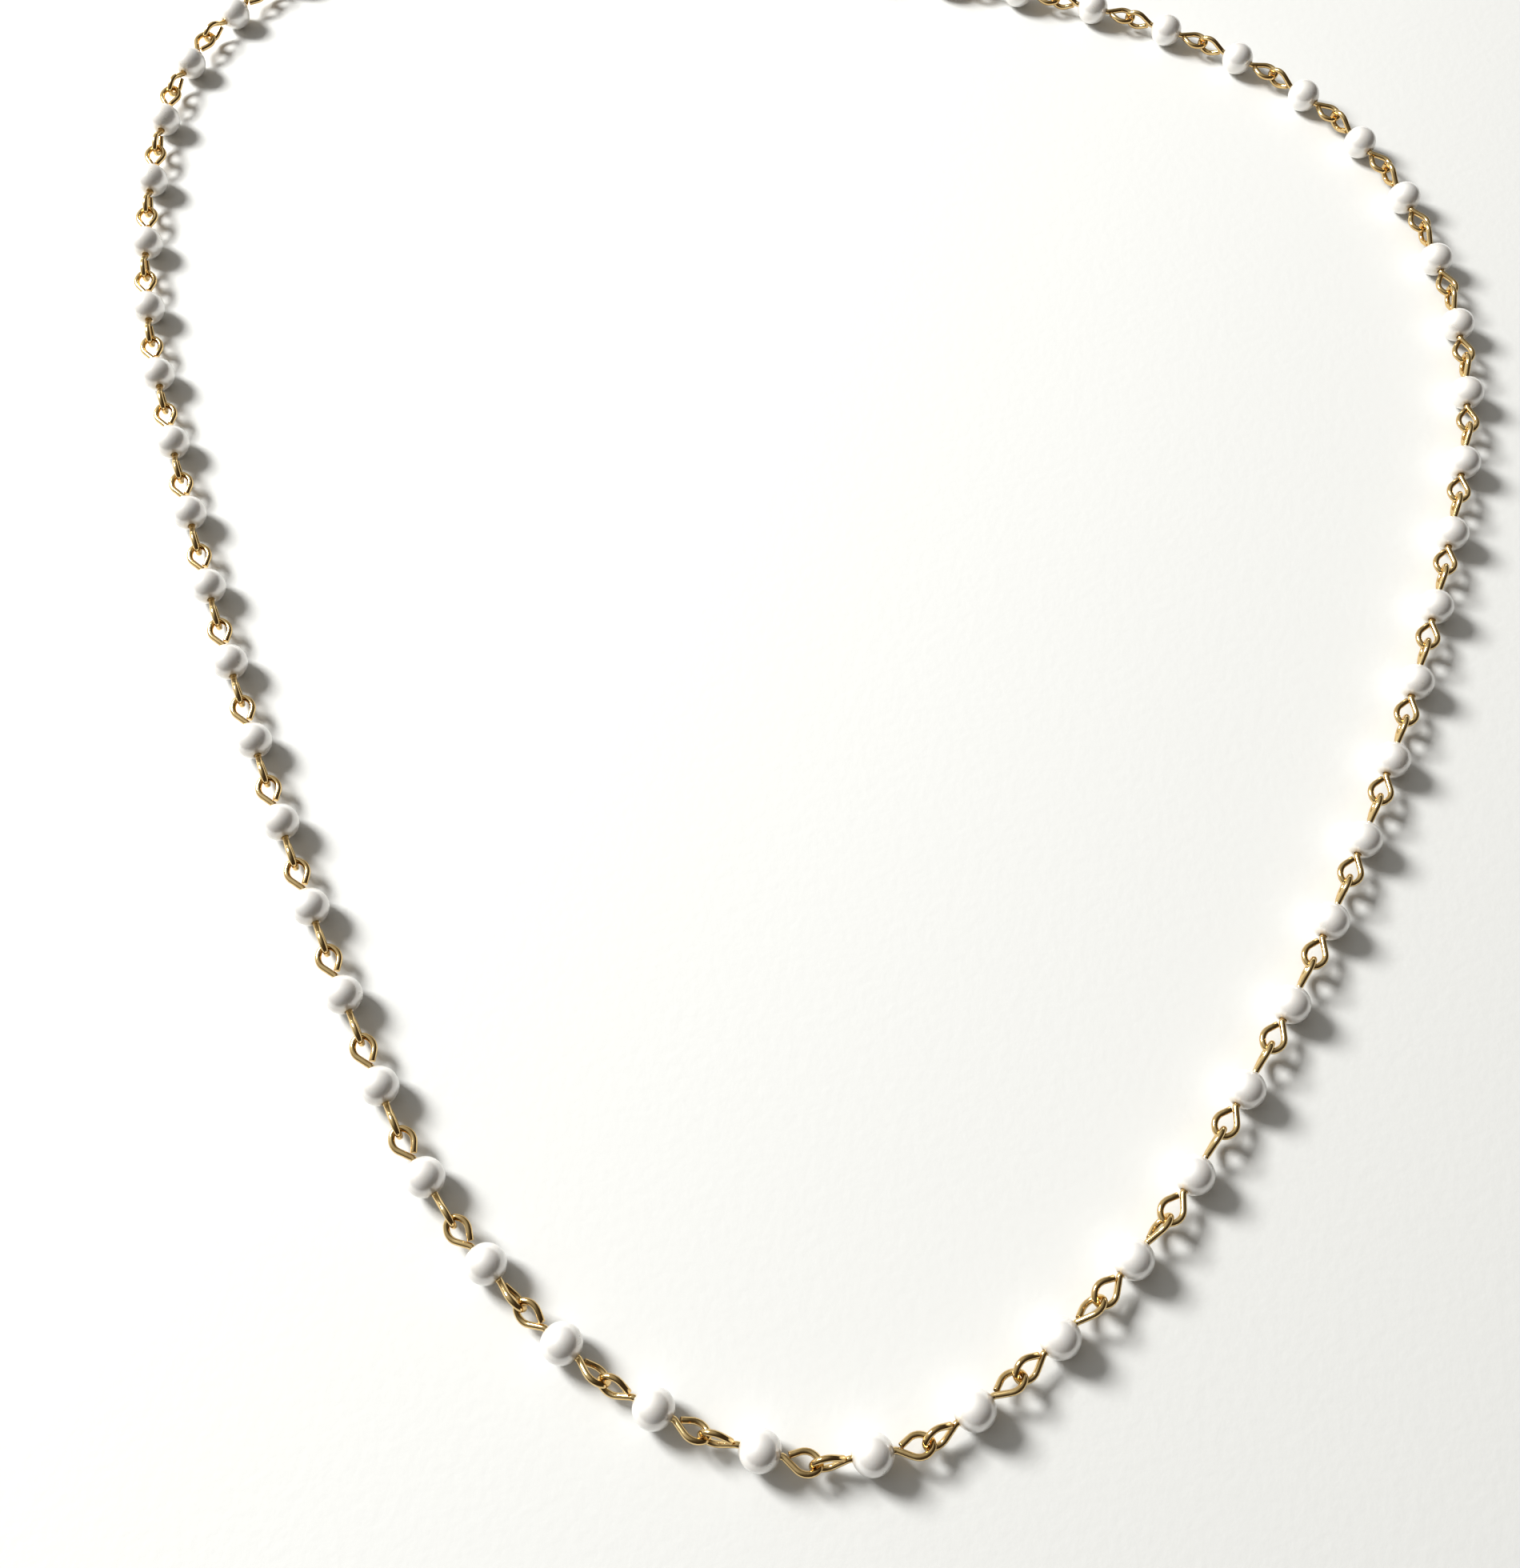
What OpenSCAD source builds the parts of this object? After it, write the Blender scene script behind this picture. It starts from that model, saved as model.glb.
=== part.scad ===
// Pearl necklace: small round pearls, each on its own gold-tone eye wire.
// The eyes of neighbouring wires hook straight into each other.
// A spring ring on one end closes on a plain ring on the other end.
// The necklace lies unfastened on a surface. +X is right, +Y is away and +Z is up.

/* [Pearls] */
// Diameter of a pearl
pearl_d = 4; // [3:0.25:6]
// Diameter of the hole drilled through a pearl
hole_d = 0.8; // [0.7:0.05:1.2]

/* [Eye wires] */
// Diameter of the wire
wire_d = 0.65; // [0.5:0.05:0.8]
// Distance from the pearl's centre to the bend where an eye begins
neck_x = 2.2; // [2:0.05:3.5]
// Distance from the pearl's centre to an eye's side corners
side_x = 4.4; // [3.5:0.05:6]
// Distance from the eye's middle line to its side corners
side_y = 1.38; // [1:0.02:2]
// Distance from the pearl's centre to the end of an eye
tip_x = 5.58; // [4.5:0.02:8]
// Distance from the eye's middle line to its end corners
tip_y = 0.43; // [0.3:0.01:0.8]
// Bend radius at the neck
neck_r = 0.5; // [0.35:0.05:1]
// Bend radius at the side corners
side_r = 1.4; // [0.4:0.05:1.4]
// Bend radius at the end corners
tip_r = 0.75; // [0.4:0.05:1]
// Distance from the neck to the cut end of the wire
cut_back = 0.57; // [0.5:0.01:1]
// Play between two eyes that hook into each other
eye_play = 0.05; // [0.02:0.01:0.2]

/* [Lay of the chain] */
// Bends on the left of the front pearl: how many joints, and degrees at each
left_bends = [[2, 13], [3, 8], [9, 1], [4, 5], [3, 16], [2, 19], [3, 2.5]]; // list
// Bends on the right of the front pearl: how many joints, and degrees at each
right_bends = [[2, 24], [3, 6.5], [4, 2.5], [5, 2], [4, 8.5], [3, 13], [2, 7], [3, 4]]; // list
// Twist of the links at the front of the necklace, in degrees
front_twist = [18, 36, 54, 72, 72, 54, 36, 18]; // list
// The first link of those that are twisted
first_twisted = 24; // [20:1:28]

/* [Clasp] */
// Radius from the clasp's centre to the middle of its tube
clasp_r = 2.6; // [2.2:0.1:4]
// Outer diameter of the clasp's tube
tube_d = 1.6; // [1.4:0.1:2.4]
// Bore of the clasp's tube
bore_d = 1; // [0.8:0.05:1.6]
// Where the gate in the tube starts, in degrees from the side away from the eye
gate_from = 10; // [0:5:30]
// Where the gate in the tube ends
gate_to = 65; // [50:5:80]
// Diameter of the sliding bolt
bolt_d = 0.86; // [0.6:0.02:1.4]
// How far the bolt slides round when the clasp is opened, in degrees
bolt_travel = 50; // [30:5:60]
// Diameter of the thumb knob
knob_d = 0.9; // [0.7:0.1:1.4]
// Middle radius of the clasp's eye
clasp_eye_r = 0.95; // [0.8:0.05:1.5]
// Wire of the clasp's eye
clasp_eye_d = 0.6; // [0.5:0.05:0.9]
// Middle radius of the jump ring that joins the clasp to the chain
jump_r = 1.35; // [1.2:0.05:2]
// Middle radius of the ring that the clasp closes on
end_r = 2; // [1.8:0.1:3]
// Wire of the ring that the clasp closes on
end_d = 0.8; // [0.6:0.05:1]
// How far the clasp dips to the surface, in degrees
clasp_dip = 8.8; // [0:0.2:20]
// How far the end ring dips to the surface, in degrees
end_dip = 23.5; // [0:0.5:40]

/* [Hidden] */
pearl_colour = "#f1ede4";
gold_colour = "#d6a950";
steel_colour = "#9a9a98";
pearl_r = pearl_d / 2;
wire_r = wire_d / 2;
tube_r = tube_d / 2;
// Facets of the round shapes
pearl_fn = 96;
round_fn = 48;
arc_fn = 180;
// The slit in a jump ring, in degrees
slit = 4;
// Bends and the shank are thinner than the straight pieces by a hair, so that they end inside them
hair = 0.003;
lap = 0.02;
// The shank ends this far short of the neck bend's corner
shank_short = 0.2;

// The chain has one link per joint on each side, and the front link
function spread(zones) = [for (z = zones) for (i = [1 : z[0]]) z[1]];
function ahead(h) = [cos(h), sin(h), 0];
function total(v, n, i = 0) = i >= n ? 0 : v[i] + total(v, n, i + 1);
left_turns = spread(left_bends);
right_turns = spread(right_bends);
front = len(left_turns) + 1;
n_links = front + len(right_turns);
// The tip of an eye stands out past the joint by half of a wire and its play
overlap = (wire_d + eye_play) / 2;
pitch = 2 * (tip_x - overlap);

// The heading of a link, and its two ends, counted from the front pearl
function heading(k) = k < front ? -total(left_turns, front - k) : total(right_turns, k - front);
function way(k) = k < front ? -1 : 1;
function outer_end(k) = inner_end(k) + way(k) * pitch * ahead(heading(k));
function inner_end(k) = k == front ? [-pitch / 2, 0, 0]
    : k == front + 1 ? [pitch / 2, 0, 0]
    : k == front - 1 ? [-pitch / 2, 0, 0]
    : outer_end(k - way(k));
function pearl_at(k) = inner_end(k) + way(k) * pitch / 2 * ahead(heading(k));
function twist(k) = k < first_twisted || k >= first_twisted + len(front_twist) ? 0
    : front_twist[k - first_twisted];

// The middle of the whole necklace, counted from the front pearl
pearls = [for (k = [1 : n_links]) pearl_at(k)];
xs = [for (p = pearls) p[0]];
ys = [for (p = pearls) p[1]];
middle = [(min(xs) + max(xs)) / 2, (min(ys) + max(ys)) / 2, -pearl_r];

// The clasp's pieces, counted from the outer end of the first link
jump_x = jump_r - overlap;
eye_hook_x = jump_x + jump_r - (wire_d + clasp_eye_d) / 2 - eye_play;
// The clasp's eye is let into the tube by this much
eye_sink = 0.15;
clasp_x = 2 * clasp_eye_r - eye_sink + clasp_r + tube_r;
end_hook_x = overlap - (wire_d + end_d) / 2 - eye_play;
// Where the bolt, its knob and its spring start and end, in degrees
bolt_from = gate_from - 7;
bolt_to = 150;
knob_at = gate_to + 23;
knob_play = 8;
spring_gap = 1;
stop_from = 290;
pocket_from = 345;
slot_w = 0.46;
pin_d = 0.36;
// The knob sits on its pin this far outside the tube, and the pin ends inside it
knob_lift = 0.08;
knob_h = 0.6;
pin_out = 0.3;
// The bore is cut on past the gate by this many degrees
past_gate = 1;
spring_d = 0.84;
spring_bore = 0.5;

function two(k) = k < 10 ? str("0", k) : str(k);
function link_name(k) = str("link_", two(k));

// A straight piece of wire in the XY plane
module rod(p, q, r) {
    d = q - p;
    translate([p[0], p[1], 0])
        rotate([0, 90, atan2(d[1], d[0])])
            cylinder(r = r, h = norm(d), $fn = round_fn);
}

// Part of a ring in the XY plane
module arc(ring_r, wire_r, from, to) {
    rotate_extrude(angle = to - from, start = from, $fn = arc_fn)
        translate([ring_r, 0])
            circle(r = wire_r, $fn = round_fn);
}

function unit(v) = v / norm(v);
function side_of(u) = [-u[1], u[0]];
function cross2(a, b) = a[0] * b[1] - a[1] * b[0];
function turn_of(a, b) = atan2(cross2(a, b), a * b);

// A wire bent through points in the XY plane, with a bend radius for each point
module bent_wire(pts, bends, r) {
    n = len(pts);
    dirs = [for (i = [0 : n - 2]) unit(pts[i + 1] - pts[i])];
    turns = [for (i = [0 : n - 1]) i == 0 || i == n - 1 ? 0 : turn_of(dirs[i - 1], dirs[i])];
    cuts = [for (i = [0 : n - 1]) bends[i] * tan(abs(turns[i]) / 2)];
    for (i = [0 : n - 2])
        rod(
            pts[i] + (cuts[i] - (i > 0 ? lap : 0)) * dirs[i],
            pts[i + 1] - (cuts[i + 1] - (i < n - 2 ? lap : 0)) * dirs[i],
            r
        );
    for (i = [1 : n - 2]) {
        inward = sign(turns[i]) * side_of(dirs[i - 1]);
        centre = pts[i] - cuts[i] * dirs[i - 1] + bends[i] * inward;
        start = atan2(-inward[1], -inward[0]);
        translate([centre[0], centre[1], 0])
            arc(bends[i], r - hair, min(start, start + turns[i]), max(start, start + turns[i]));
    }
}

// One eye, from the end of the shank outward along +X
module eye() {
    neck = [neck_x, 0];
    back = unit([side_x, -side_y] - neck);
    bent_wire(
        [
            neck - [2 * shank_short, 0],
            neck,
            [side_x, side_y],
            [tip_x, tip_y],
            [tip_x, -tip_y],
            [side_x, -side_y],
            neck + cut_back * back
        ],
        [0, neck_r, side_r, tip_r, tip_r, side_r, 0],
        wire_r
    );
}

// The wire through a pearl, with an eye at each end, the second turned by a quarter
module eye_wire() {
    shank = [neck_x - shank_short, 0];
    color(gold_colour) {
        rod(-shank, shank, wire_r - hair);
        rotate([0, 0, 180]) eye();
        rotate([90, 0, 0]) eye();
    }
}

module pearl() {
    color(pearl_colour)
        rotate([0, 90, 0])
            difference() {
                sphere(d = pearl_d, $fn = pearl_fn);
                cylinder(d = hole_d, h = 2 * pearl_d, center = true, $fn = round_fn);
            }
}

module link(k) {
    translate(pearl_at(k) - middle)
        rotate([twist(k), 0, heading(k)]) {
            pearl();
            eye_wire();
        }
}

// From the first link's outer end toward the clasp
module clasp_side() {
    translate(outer_end(1) - middle)
        rotate([0, 0, heading(1) + 180])
            children();
}

// A frame on the clasp's centre, with the eye toward -X
module at_clasp() {
    clasp_side()
        translate([eye_hook_x, 0, 0])
            rotate([0, clasp_dip, 0])
                translate([clasp_x, 0, 0])
                    children();
}

module clasp_jump_ring() {
    color(gold_colour)
        clasp_side()
            translate([jump_x, 0, 0])
                rotate([90, 0, 0])
                    arc(jump_r, wire_r, 90 + slit / 2, 450 - slit / 2);
}

module clasp_ring() {
    color(gold_colour)
        at_clasp()
            difference() {
                union() {
                    arc(clasp_r, tube_r, gate_to, gate_from + 360);
                    translate([-clasp_x + clasp_eye_r, 0, 0])
                        arc(clasp_eye_r, clasp_eye_d / 2, 0, 360);
                }
                arc(clasp_r, bore_d / 2, gate_to - past_gate, stop_from);
                arc(clasp_r, bore_d / 2, pocket_from, 360 + gate_from + past_gate);
                rotate_extrude(
                    angle = bolt_travel + 2 * knob_play,
                    start = knob_at - knob_play,
                    $fn = arc_fn
                )
                    translate([clasp_r, -slot_w / 2])
                        square([tube_d, slot_w]);
            }
}

module clasp_bolt() {
    color(gold_colour)
        at_clasp() {
            arc(clasp_r, bolt_d / 2, bolt_from, bolt_to);
            rotate([0, 90, knob_at]) {
                translate([0, 0, clasp_r])
                    cylinder(d = pin_d, h = tube_r + pin_out, $fn = round_fn);
                translate([0, 0, clasp_r + tube_r + knob_lift])
                    cylinder(d = knob_d, h = knob_h, $fn = round_fn);
            }
        }
}

module clasp_spring() {
    color(steel_colour)
        at_clasp()
            difference() {
                arc(clasp_r, spring_d / 2, bolt_to + spring_gap, stop_from - spring_gap);
                arc(clasp_r, spring_bore / 2, bolt_to, stop_from);
            }
}

module end_ring() {
    color(gold_colour)
        translate(outer_end(n_links) - middle)
            rotate([0, 0, heading(n_links)])
                translate([end_hook_x, 0, 0])
                    rotate([0, end_dip, 0])
                        translate([end_r, 0, 0])
                            arc(end_r, end_d / 2, 90 + slit / 2, 450 - slit / 2);
}

for (k = [1 : n_links])
    link(k);
clasp_jump_ring();
clasp_ring();
clasp_bolt();
clasp_spring();
end_ring();
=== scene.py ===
"""A strand of small imitation pearls on gold-tone eye wires, lying unfastened on a pale surface.

Metres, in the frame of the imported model: +X right, +Y from the front pearl to the clasp, +Z up.
"""

import math

import bmesh
import bpy
from mathutils import Matrix, Vector


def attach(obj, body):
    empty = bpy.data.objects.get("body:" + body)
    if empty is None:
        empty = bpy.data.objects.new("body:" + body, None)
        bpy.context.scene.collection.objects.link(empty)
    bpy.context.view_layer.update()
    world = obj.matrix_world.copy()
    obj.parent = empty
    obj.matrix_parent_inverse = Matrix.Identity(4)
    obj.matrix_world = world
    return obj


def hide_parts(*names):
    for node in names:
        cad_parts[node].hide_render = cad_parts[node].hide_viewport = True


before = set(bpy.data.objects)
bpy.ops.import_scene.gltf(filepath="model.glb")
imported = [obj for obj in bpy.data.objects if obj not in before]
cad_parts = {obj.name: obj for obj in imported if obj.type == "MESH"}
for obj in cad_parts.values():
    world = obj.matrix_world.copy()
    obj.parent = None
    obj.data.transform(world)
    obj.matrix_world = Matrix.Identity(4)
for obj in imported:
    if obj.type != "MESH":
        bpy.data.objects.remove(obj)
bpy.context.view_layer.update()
MM = 0.001

# ---------------------------------------------------------------- Camera
# A hand-held camera close to the necklace, above the front pearls and a little to their left.
# It looks down and away, so the front of the strand is large and the clasp end small.
camera_data = bpy.data.cameras.new("camera")
camera_data.sensor_fit = "HORIZONTAL"
camera_data.sensor_width = 36
camera_data.lens = 41.7
camera_data.clip_start = 0.01
camera = bpy.data.objects.new("camera", camera_data)
camera.location = (0.0319, -0.1096, 0.1721)
camera.rotation_euler = [math.radians(turn) for turn in (25.57, -0.6, 13.85)]
bpy.context.scene.collection.objects.link(camera)
bpy.context.scene.camera = camera

# ---------------------------------------------------------------- Surface and light
# A plain pale table top with the softest tooth to it, lit from the upper left by one large window.
# The room on the right is dim, which is what gives the pearls and the gold their dark side.
surface_half = 0.9
surface_tint = (0.80, 0.81, 0.80, 1)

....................

#### Exercise description
Each line holding "context" must be found and copied.

#### Task answer
        bpy.context.scene.collection.objects.link(empty)
    bpy.context.view_layer.update()
bpy.context.view_layer.update()
bpy.context.scene.collection.objects.link(camera)
bpy.context.scene.camera = camera